Rhode Island’s energy needs come from our own use. There is no inherent or natural human need for electricity. We turn on lights, buy three TVs per household, leave the cable box on 24 hours at a time, and we make sure we are cooled in the summer and heated in the winter. We like our clothes dried in a machine and our laundry washed in the machine next to the dryer. Our dishwasher can’t turn itself on last time I checked mine. All of this points to a key element that is missing in Mr. Handy’s story: behavior. What we do with energy, the light bulbs, the clothes, and dish washer is dependent on us. No one and no thing else.
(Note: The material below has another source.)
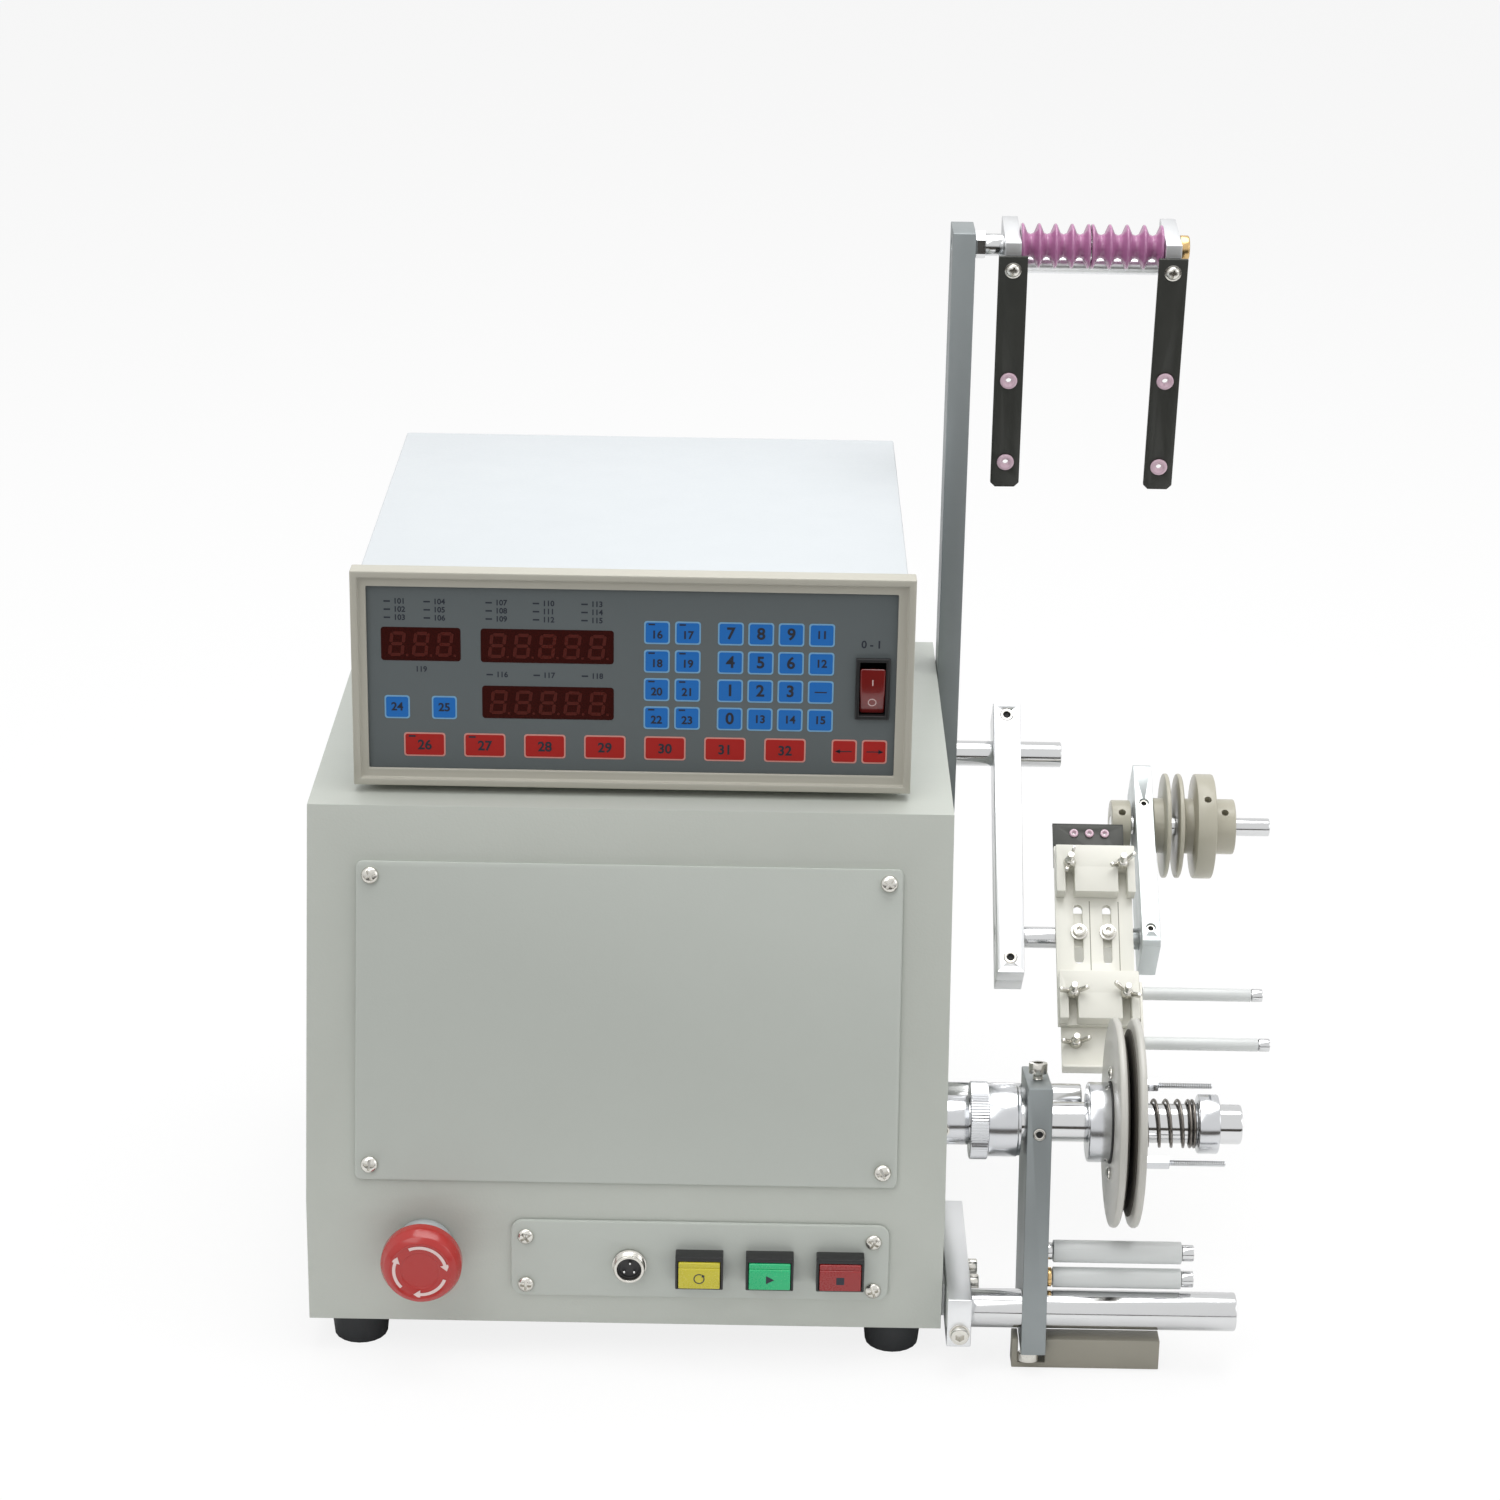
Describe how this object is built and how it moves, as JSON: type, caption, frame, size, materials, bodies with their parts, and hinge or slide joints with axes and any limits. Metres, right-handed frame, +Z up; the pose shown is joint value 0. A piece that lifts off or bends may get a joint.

Putting more energy into a system that is inefficient and wasteful is a prescription for disaster. And if anyone reads this news source or any other, we all know that climate change is real: our coastlines are shrinking, our forests are dwindling, and our planet is getting warmer. Cutting down more trees, paving over more agricultural soils, and utilizing more in a time that demands less adds to the burden of natural systems that are already straining to cope.

We can’t generate any more plastics. Rhode Island needs a bottle bill. Our electric system needs upgrades. We need more of using less. The forests can’t cope any longer. Drive anywhere in Rhode Island and there are hundreds of trees that are physiologically dead from a combination of gypsy moth caterpillar infestation, drought, and a changing climate.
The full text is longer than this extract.